Singapore Becomes a Model for Water Technology and Reuse


SINGAPORE (AFP) – Khoo Teng Chye, the amiable chief of Singapore's water agency, says he has been sleeping soundly since taking office five years ago.

Unlike his predecessors at the Public Utilities Board (PUB), Khoo does not have to fret about whether the wealthy but resource-starved island-state will have enough water for its long-term survival and development.

Thanks to technology, Singapore now has the capability to generate much of its own water and is gearing up to play a major role in recycling used water -- an emerging industry worth around 100 billion US dollars globally.

"I'm lucky," Khoo told AFP in an interview ahead of an international conference and expo on water later this week.

"I came after the breakthrough so my thoughts now are more focused on how to make the industry grow," he said, referring to the process of purifying water on a large scale and relatively cheaply using membrane technology, a chemical-free way of purifying water.

Despite its rapid rise in affluence and having a well-equipped military to deter potential aggressors, Singapore's lack of natural resources has always made it vulnerable.

It buys a large part of its water requirement from neighbouring Malaysia, but this has become a contentious issue in often testy ties dating back to the their bitter separation more than 40 years ago.

"Ever since we became independent in 1965, the issue of trying to manage our water in such a way that we can sustain our growth and development way into the future has been a top priority," Khoo said.

With a land area of just 700 square kilometres (280 square miles), Singapore does not have the watersheds and natural rivers from which to draw the life-giving resource.

"We have only water from the sky -- the rain," said Khoo.

The government has turned two-thirds of the island into a massive catchment for the abundant rain that falls all year round to supplement the water piped in from Malaysia.

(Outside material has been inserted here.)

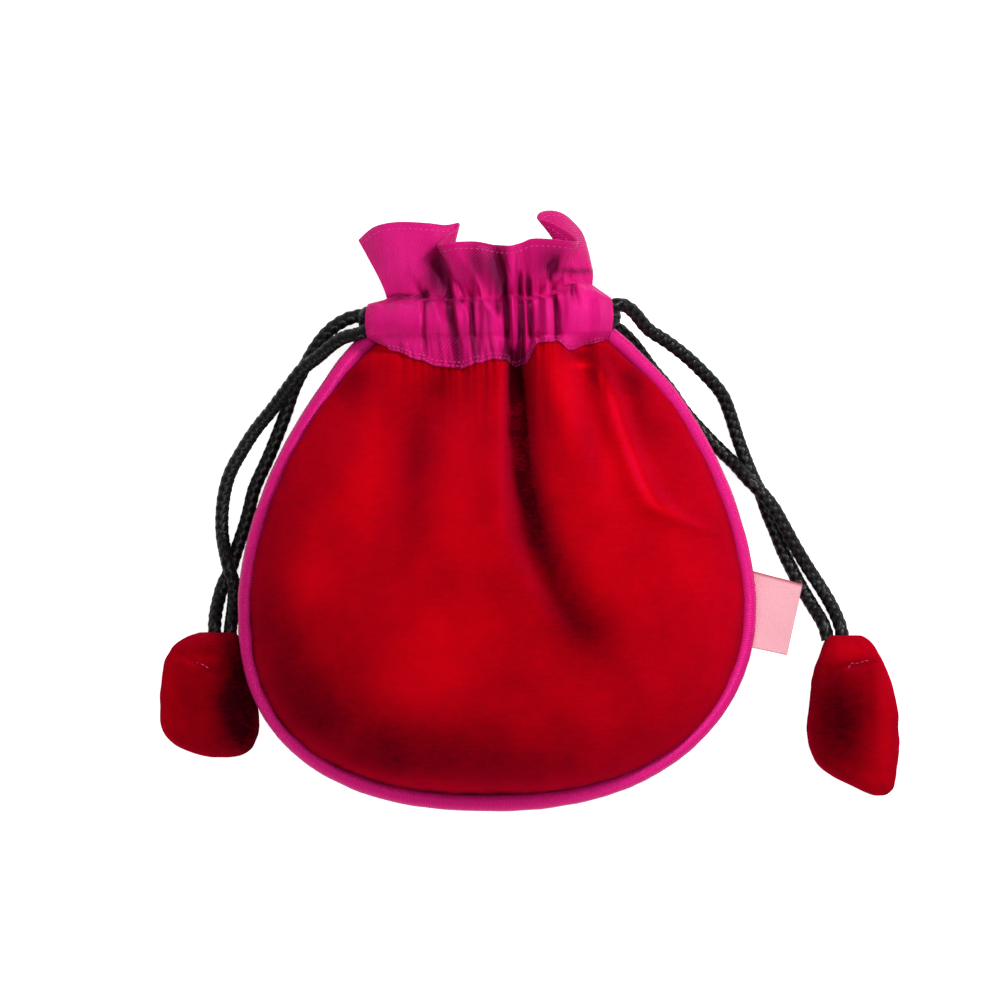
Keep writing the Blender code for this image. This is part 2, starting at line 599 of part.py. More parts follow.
def make_cord(name, run_in, run_out, first_side, lane, end):
    # One braided loop: stopper, slit, one channel, round the far slit, other channel, slit, stopper
    forward = end > 0
    route = [Vector(point) * MM for point in run_in]
    route += channel_run(first_side, lane, forward)
    route += slit_turn(end, first_side, lane)
    route += channel_run(-first_side, -lane, not forward)
    route += [Vector(point) * MM for point in run_out]
    fine = [Vector(curve_point(route, index / 2000)) for index in range(2001)]
    marks = [0.0]
    for first, second in zip(fine, fine[1:]):
        marks.append(marks[-1] + (second - first).length)
    count = round(marks[-1] / CORD_STEP)
    points, cursor = [], 0
    for index in range(count + 1):
        while cursor < len(marks) - 1 and marks[cursor] < marks[-1] * index / count:
            cursor += 1
        points.append(fine[cursor])
    curve = bpy.data.curves.new(name, "CURVE")
    curve.dimensions = "3D"
    curve.bevel_depth = CORD_DIAMETER / 2
    curve.bevel_resolution = 2
    curve.use_fill_caps = True
    spline = curve.splines.new("POLY")
    spline.points.add(len(points) - 1)
    for target, point in zip(spline.points, points):
        target.co = (*point, 1.0)
    item = bpy.data.objects.new(name, curve)
    bpy.context.scene.collection.objects.link(item)
    add_material(item, "cord")
    return item


def make_stopper(name, size, form):
    # A stuffed velvet pillow, gathered to a small flat end where the cord's two ends go in
    half = Vector((size["width"] / 2, size["length"] / 2, size["thick"] / 2))
    points, faces = [], []
    for ring in range(STOPPER_RINGS + 1):
        down, left, right, full = curve_point(form, 0.5 - 0.5 * math.cos(math.pi * ring / STOPPER_RINGS))
        for side in range(STOPPER_SIDES):
            angle = 2 * math.pi * side / STOPPER_SIDES
            across = math.copysign(abs(math.cos(angle)) ** 0.72, math.cos(angle))
            lift = math.copysign(abs(math.sin(angle)) ** 0.8, math.sin(angle)) * half.z * full
            points.append((size["top"][0] + half.x * ((left + right) / 2 + (right - left) / 2 * across),
                           size["top"][1] - size["length"] * down, max(0.0, half.z * 0.97 + lift)))
    for ring in range(STOPPER_RINGS):
        for side in range(STOPPER_SIDES):
            after = (side + 1) % STOPPER_SIDES
            start = ring * STOPPER_SIDES
            faces.append([start + side, start + after, start + STOPPER_SIDES + after, start + STOPPER_SIDES + side])
    faces.append(list(range(STOPPER_SIDES)))
    faces.append([STOPPER_RINGS * STOPPER_SIDES + side for side in range(STOPPER_SIDES)])
    return add_object(name, mesh_from(name, points, faces), "velvet")


def make_label():
    # A folded tape whose two ends are caught in the seam, under the piping
    top = RIM_HEIGHT - PIPING_DIAMETER / 2 - SEAM_GAP
    bottom = top - 2 * LABEL_LAYER - LABEL_POCKET
    middle = (top + bottom) / 2
    bend = (top - bottom) / 2
    profile = [(0.0, top), (LABEL_REACH * 0.5, top)]
    profile += [(LABEL_REACH - bend + bend * math.sin(angle), middle + bend * math.cos(angle))
                for angle in (math.radians(30 * step) for step in range(7))]
    profile += [(LABEL_REACH * 0.5, bottom), (0.0, bottom), (0.0, bottom + LABEL_LAYER)]
    profile += [(LABEL_REACH * 0.5, bottom + LABEL_LAYER), (LABEL_REACH - bend, middle - LABEL_POCKET / 2)]
    profile += [(LABEL_REACH - bend, middle + LABEL_POCKET / 2), (LABEL_REACH * 0.5, top - LABEL_LAYER)]
    profile += [(0.0, top - LABEL_LAYER)]
    root = BODY_WIDTH / 2 - PIPING_DIAMETER
    points, faces = [], []
    for along in (-0.5, -0.25, 0.0, 0.25, 0.5):
        for out, height in profile:
            x = root + out * math.cos(LABEL_TURN) - along * LABEL_WIDTH * math.sin(LABEL_TURN)
            y = LABEL_CENTRE + out * math.sin(LABEL_TURN) + along * LABEL_WIDTH * math.cos(LABEL_TURN)
            points.append((x, y, height - LABEL_DROOP * ease(out / LABEL_REACH - 0.2)))
    count = len(profile)
    for station in range(4):
        for index in range(count):
            after = (index + 1) % count
            start = station * count
            faces.append([start + index, start + after, start + count + after, start + count + index])
    faces.append(list(range(count)))
    faces.append([4 * count + index for index in range(count)])
    return add_object("side_label", mesh_from("side_label", points, faces), "label")


def build():
    for item in list(bpy.data.objects):
        bpy.data.objects.remove(item, do_unlink=True)
    front_grids = make_front_panel()
    back_grids = make_back_panel()
    make_lining()
    make_piping()
    make_band("front_neck_band", 1, FRONT_EDGE, FRONT_CRESTS, front_grids)
    make_band("back_neck_band", -1, BACK_EDGE, BACK_CRESTS, back_grids)
    make_cord("left_drawcord", LEFT_RUN_IN, LEFT_RUN_OUT, -1, 1, 1)
    make_cord("right_drawcord", RIGHT_RUN_IN, RIGHT_RUN_OUT, -1, -1, -1)
    make_stopper("left_cord_stopper", LEFT_STOPPER, LEFT_FORM)
    make_stopper("right_cord_stopper", RIGHT_STOPPER, RIGHT_FORM)
    make_label()


build()
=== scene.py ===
import math
import functools

import bpy
import bmesh
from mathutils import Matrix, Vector, noise


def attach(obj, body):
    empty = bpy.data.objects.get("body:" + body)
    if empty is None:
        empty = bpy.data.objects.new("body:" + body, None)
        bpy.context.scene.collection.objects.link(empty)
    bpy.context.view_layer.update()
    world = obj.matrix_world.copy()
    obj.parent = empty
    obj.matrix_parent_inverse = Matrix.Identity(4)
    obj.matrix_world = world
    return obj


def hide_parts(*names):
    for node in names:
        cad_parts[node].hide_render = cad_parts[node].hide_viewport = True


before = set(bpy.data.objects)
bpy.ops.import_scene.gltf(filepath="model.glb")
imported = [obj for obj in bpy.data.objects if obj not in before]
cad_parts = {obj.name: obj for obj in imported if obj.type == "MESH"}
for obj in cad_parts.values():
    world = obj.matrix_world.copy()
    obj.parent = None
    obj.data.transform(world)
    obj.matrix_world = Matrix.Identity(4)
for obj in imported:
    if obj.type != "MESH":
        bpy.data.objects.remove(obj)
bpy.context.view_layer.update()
scene = bpy.context.scene

mm = 0.001
white = (1.0, 1.0, 1.0, 1.0)


def ease(value):
    value = min(1.0, max(0.0, value))
    return value * value * (3.0 - 2.0 * value)


def mix(first, second, share):
    return first + (second - first) * share


def bell(offset, width):
    return math.exp(-(offset / width) ** 2)


def ripple(x, y, z):
    # Smooth noise at a place, from -1 to 1
    return noise.noise(Vector((x, y, z)))


def signedPower(value, power):
    return math.copysign(abs(value) ** power, value)


def lengthMarks(points):
    # Length along a line of points at each of them
    marks = [0.0]
    for first, second in zip(points, points[1:]):
        marks.append(marks[-1] + (second - first).length)
    return marks


def curvePoint(points, place):
    # Catmull-Rom curve through the points; place runs from 0 to 1
    span = min(max(place, 0.0), 1.0) * (len(points) - 1)
    index = min(int(span), len(points) - 2)
    part = span - index
    before, start, end, after = (points[min(max(index + step, 0), len(points) - 1)] for step in (-1, 0, 1, 2))
    return [0.5 * (2 * b + (c - a) * part + (2 * a - 5 * b + 4 * c - d) * part ** 2
                   + (3 * b - a - 3 * c + d) * part ** 3)
            for a, b, c, d in zip(before, start, end, after)]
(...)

A 7,000-kilometre (4,340-mile) drainage network directs rainwater into 15 reservoirs, a number that will increase to 17 next year.

"We are probably the only city or country in the world that does urban stormwater harvesting on such a large scale," said Khoo.

As part of its overall goal to become an environmentally friendly city, Singapore is transforming the reservoirs into scenic lakes that can host water sports and other recreational activities.

Ugly concrete water drains and canals will be transformed to resemble natural rivers and streams, according to Khoo.

The turning point for Singapore came in early 2000 after improvements in membrane technology made it possible and affordable to treat sewage water on a massive scale, Khoo said.

The technology refers to a variety of processes using semi-permeable filters rather than chemicals or energy to separate untreated water from its contaminants and impurities.

The resulting product is safe to drink and use in the high-end semiconductor factories that are the engines for Singapore's economy.

Singapore quickly embraced the technology and turned a strategic weakness into an advantage.

The government has invested more than 5.0 billion Singapore dollars (3.45 billion US) to build water-related infrastructure over the past seven years, including four plants that recycle sewage water for homes and industries.

The government has dubbed the recycled product "NEWater".

A fifth water reclamation plant, one of the biggest in the world, will open on June 23 during International Water Week, an annual conference hosted by the city-state, now seen as a model for other water-deprived nations.

A 48-kilometre (29.76-mile) underground tunnel system will feed sewage water into the facility, capable of treating 800,000 cubic metres (176 million gallons) daily.

Initially the butt of many jokes, NEWater will account for 30 percent of Singapore's needs by next year, but this can easily be increased if the need arises.

Desalinated water -- costlier to produce than reclaimed waste water -- provides 10 percent of Singapore's needs, while local catchments and imported water account for the rest.

"I think we now have the capacity, if we need to, to be able to sustain our growth and development," said Khoo when asked if Singapore can become fully self-sufficient.

"As technology improves, cost will keep coming down."

Singapore's investments have created a spinoff industry which the government hopes will turn the country into a centre for research.

In 2006, the government earmarked 330 million dollars over five years to fund research in water technologies.

This has encouraged US conglomerate General Electric, Germany's Siemens and Dutch firm Deltares to set up research centres here to develop new solutions to meet the world's water needs, Khoo said.

In addition, some of the foreign and local firms that participated in building Singapore's water projects have made the country a base to serve clients in Asia and the Middle East.

Local firm Keppel Corp is building a 1.5-billion-dollar waste water treatment plant in Qatar, while another local firm, Hyflux, won a bid for world's largest seawater desalination plant in Algeria.

With an increasing number of people worldwide living in urban centres, meeting their water needs without harming the environment has become more compelling, Khoo said.

"Singapore in a way has become a hub for water knowledge and water expertise in the region," he said.

"The government wants to build on and enhance this hub as it sees that water, instead of being a strategic weakness, could possibly be a strategic strength for the country."